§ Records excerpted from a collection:
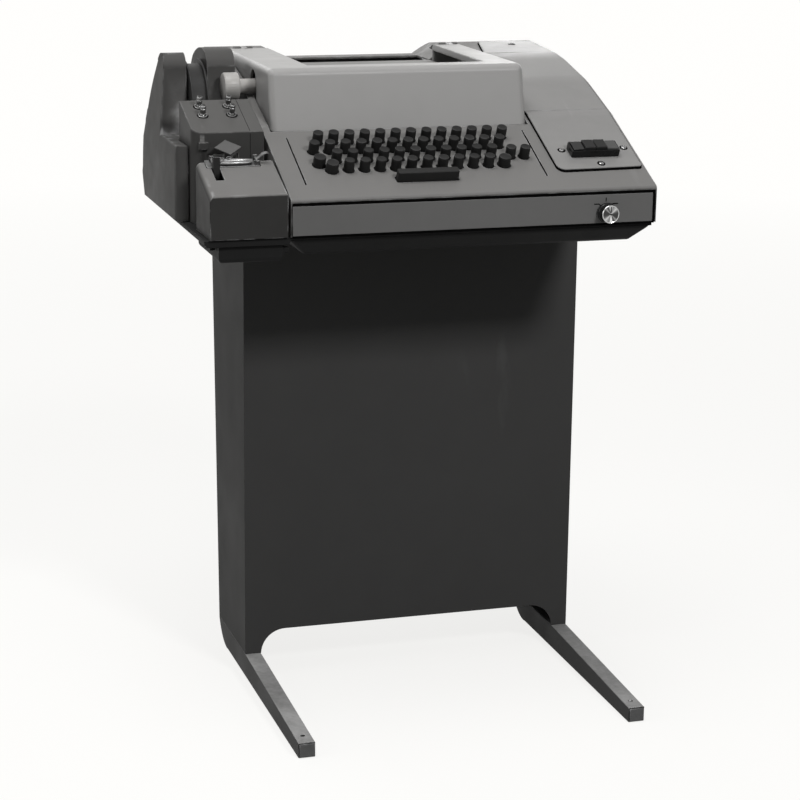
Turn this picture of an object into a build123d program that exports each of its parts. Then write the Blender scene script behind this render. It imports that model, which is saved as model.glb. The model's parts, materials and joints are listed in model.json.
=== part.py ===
from build123d import *
from math import cos, radians, sin, tan
import os

os.makedirs("parts", exist_ok=True)

# Driving dimensions, in millimetres.
# The frame is centred under the whole teleprinter: +X right, +Y to the back, +Z up, floor at z = 0.
WIDTH = 554.0  # from the outside of the tape unit to the right side of the main cover
DEPTH = 500.0  # from the front ends of the feet to the back of the main cover
BODY_W = 448.0  # the main cover alone
TABLE_Z = 600.0  # top of the stand, where the machine's pan sits
COVER_LOW = 626.0  # lower edge of every cover, on the pan
FEET_AHEAD = 30.0  # the feet reach this far in front of the fascia
KEY_PITCH = 19.05  # three quarters of an inch, as on typewriters
ROW_PITCH = 20.3
DECK_SLOPE = 24.0  # degrees, keyboard and control panel
TAPE_SLOPE = 20.5  # degrees, tops of the punch and the reader
SKIN = 3.0  # moulded covers
SHEET = 2.0  # folded steel of the stand
SLIDING_GAP = 1.0  # between a moving cover or key and what it passes
RUNNING = 0.06  # on the radius, between a shaft and its bore
PAST = 1.0  # how far a cutter reaches past the face that it cuts

BODY_X = WIDTH / 2 - BODY_W / 2
FASCIA_Y = FEET_AHEAD - DEPTH / 2
HALF = BODY_W / 2


def across(x):
    """Row x of a distance from the main cover's centre line."""
    return BODY_X + x


def back(y):
    """Row y of a distance behind the fascia's front face."""
    return FASCIA_Y + y


def save(part, name):
    """Label a finished piece and write its STEP file."""
    part.label = name
    export_step(part, f"parts/{name}.step")


def block(x0, x1, y0, y1, z0, z1, mode=Mode.ADD):
    """A box between two corners, given from the centre line and the fascia."""
    with Locations((across((x0 + x1) / 2), back((y0 + y1) / 2), (z0 + z1) / 2)):
        Box(x1 - x0, y1 - y0, z1 - z0, mode=mode)


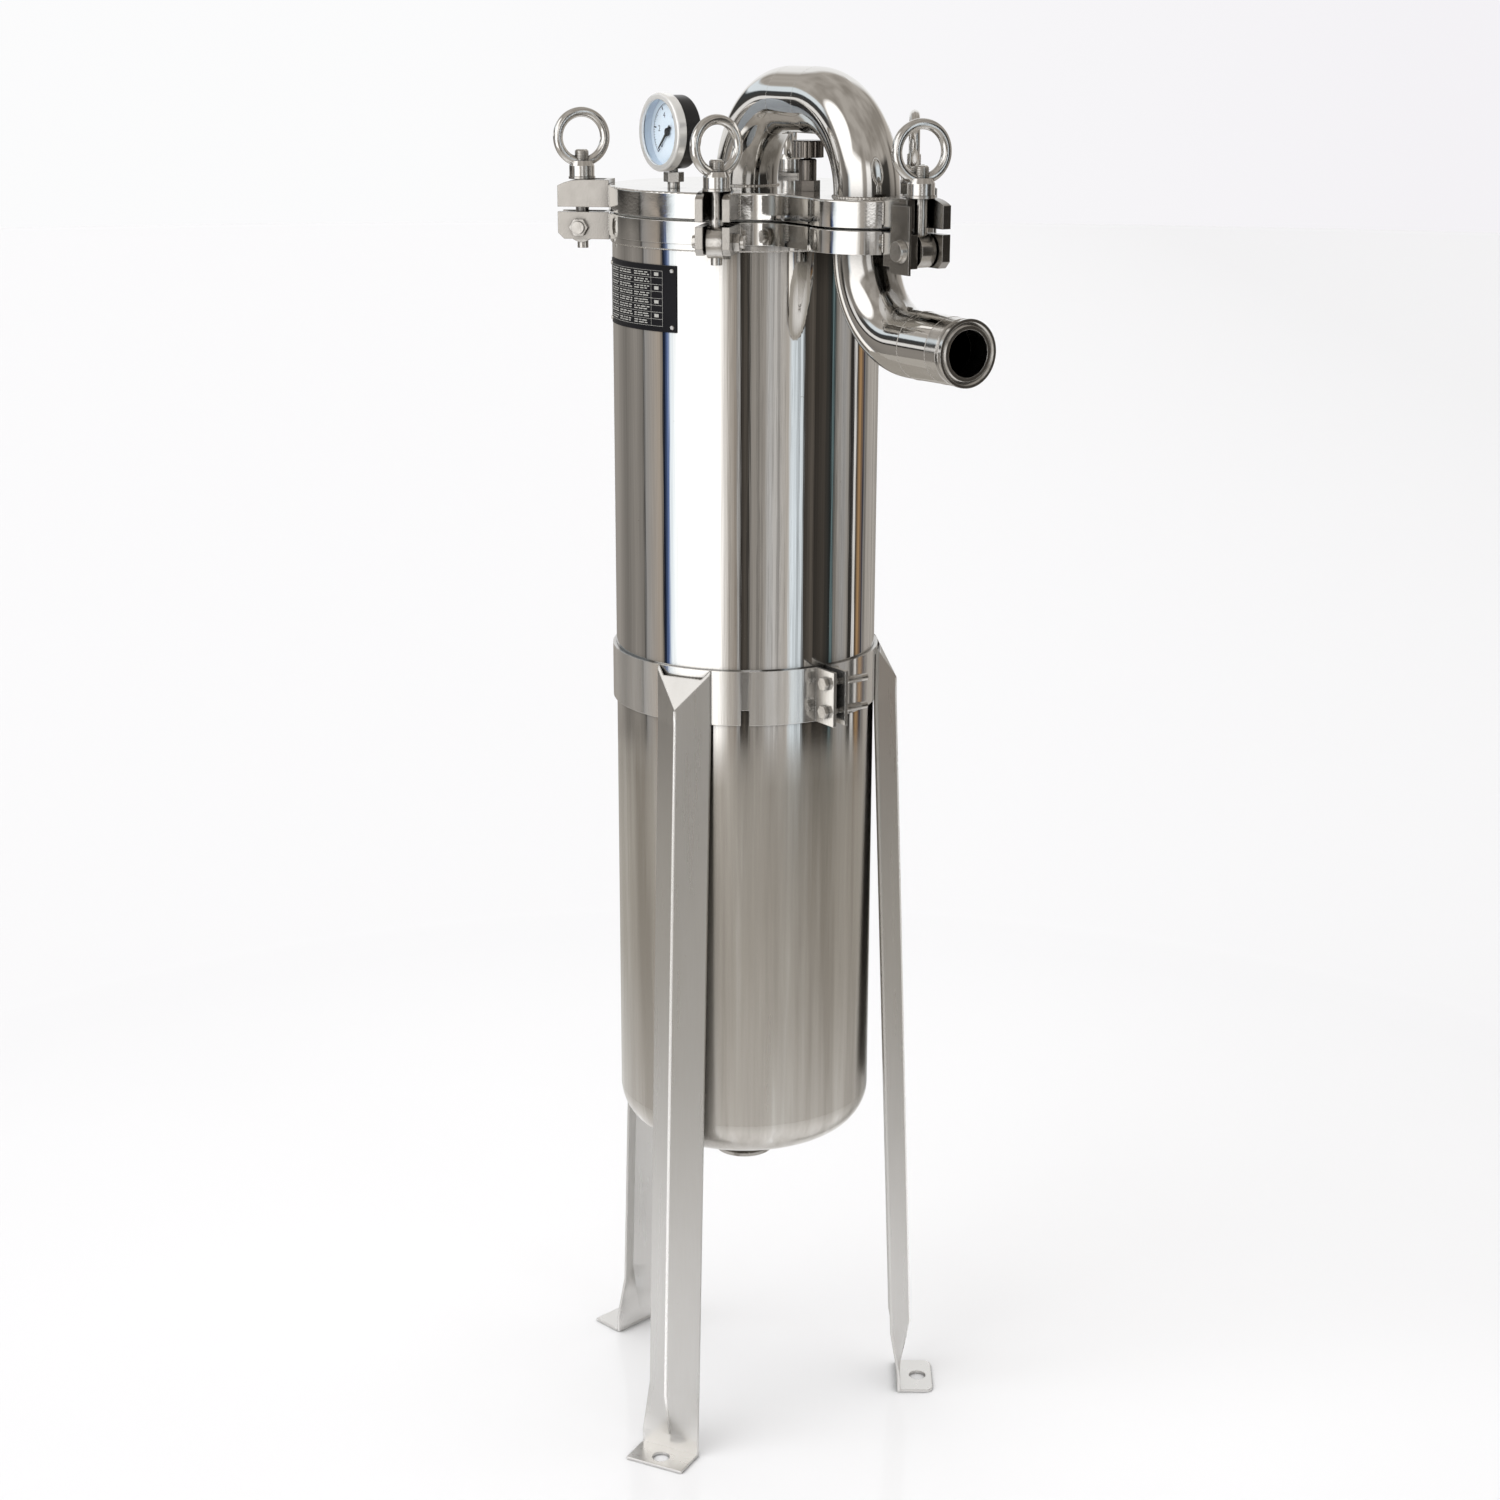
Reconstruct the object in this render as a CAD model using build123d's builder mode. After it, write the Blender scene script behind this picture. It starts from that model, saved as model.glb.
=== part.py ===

§ Directions: Return, please, the lines of the data from the first through the line containing "that it cuts", both kept, exactly as they stand and nothing more.

§ Result below:
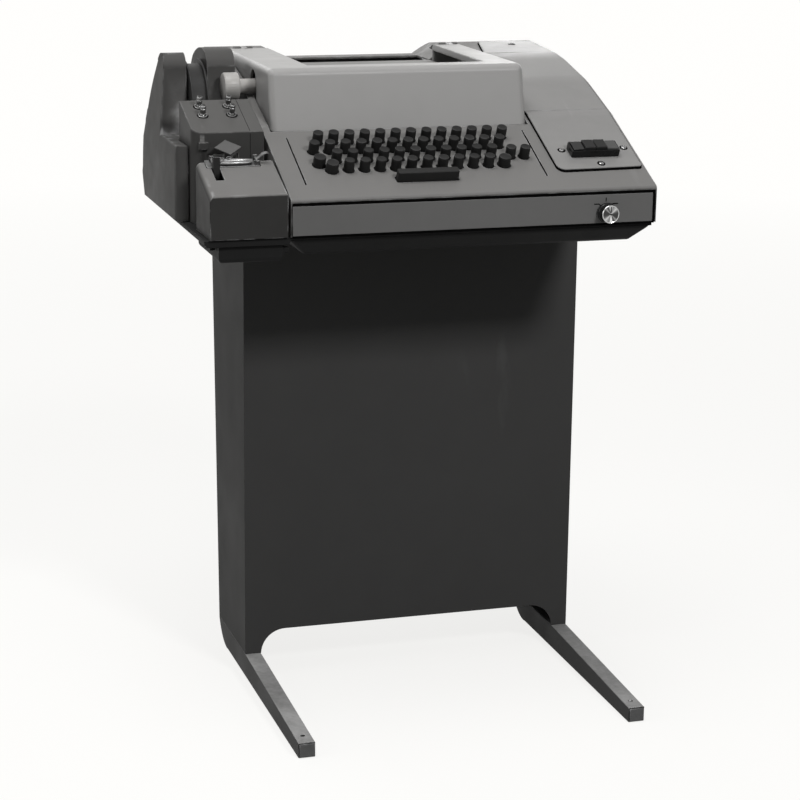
Turn this picture of an object into a build123d program that exports each of its parts. Then write the Blender scene script behind this render. It imports that model, which is saved as model.glb. The model's parts, materials and joints are listed in model.json.
=== part.py ===
from build123d import *
from math import cos, radians, sin, tan
import os

os.makedirs("parts", exist_ok=True)

# Driving dimensions, in millimetres.
# The frame is centred under the whole teleprinter: +X right, +Y to the back, +Z up, floor at z = 0.
WIDTH = 554.0  # from the outside of the tape unit to the right side of the main cover
DEPTH = 500.0  # from the front ends of the feet to the back of the main cover
BODY_W = 448.0  # the main cover alone
TABLE_Z = 600.0  # top of the stand, where the machine's pan sits
COVER_LOW = 626.0  # lower edge of every cover, on the pan
FEET_AHEAD = 30.0  # the feet reach this far in front of the fascia
KEY_PITCH = 19.05  # three quarters of an inch, as on typewriters
ROW_PITCH = 20.3
DECK_SLOPE = 24.0  # degrees, keyboard and control panel
TAPE_SLOPE = 20.5  # degrees, tops of the punch and the reader
SKIN = 3.0  # moulded covers
SHEET = 2.0  # folded steel of the stand
SLIDING_GAP = 1.0  # between a moving cover or key and what it passes
RUNNING = 0.06  # on the radius, between a shaft and its bore
PAST = 1.0  # how far a cutter reaches past the face that it cuts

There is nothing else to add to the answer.